The Common Core in and of itself should guide teachers towards creating curriculum that enabled students a clear path towards presenting much more valid arguments than what this faction has accomplished through fear and misappropriation. If I sound angry, it’s because I couldn’t have fathomed such egregious behavior would have made it to a bill, let alone out of committee, any more than I could’ve figured that my nephew would’ve been able to sneak that water gun into the house after being appropriately questioned.

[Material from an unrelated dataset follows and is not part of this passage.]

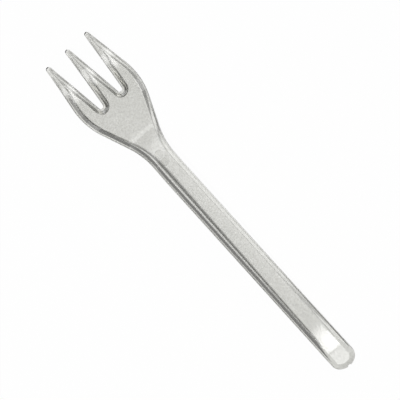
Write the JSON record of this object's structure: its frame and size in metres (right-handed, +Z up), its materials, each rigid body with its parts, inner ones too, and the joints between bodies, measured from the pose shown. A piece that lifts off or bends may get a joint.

It’s not that the governor has failed us teachers in this measure (among others such as the guns-in-school-parking-lots-decriminalization), it’s that he has betrayed teachers and students by forcing us to take a lesser route to achieving our goals, and thinking we wouldn’t notice that it’s either for political gain or due to a complete lack of capacity for problem-solving and critical thinking that isn’t at the behest of some constituency that has the same cognitive dysfunction.

Harsh? Perhaps. But I have real work to do because my OWN cognitive dysfunction manifests like this: I believe that if I don’t create a sense of urgency for my teenage students that reading with the utmost of comprehension and writing with the utmost of clarity is the most important thing to accomplish right now, I’m putting their very lives at risk. Yes, as whack as it sounds, I believe that it is my mission is to save the lives of teenagers by teaching them how to read and write, and in doing so, they achieve the ability to think critically.

It’s a befuddling thing isn’t it? And I’d be extremely self-conscious about it if I thought I might be the only teacher who thinks this way.

But I’m not.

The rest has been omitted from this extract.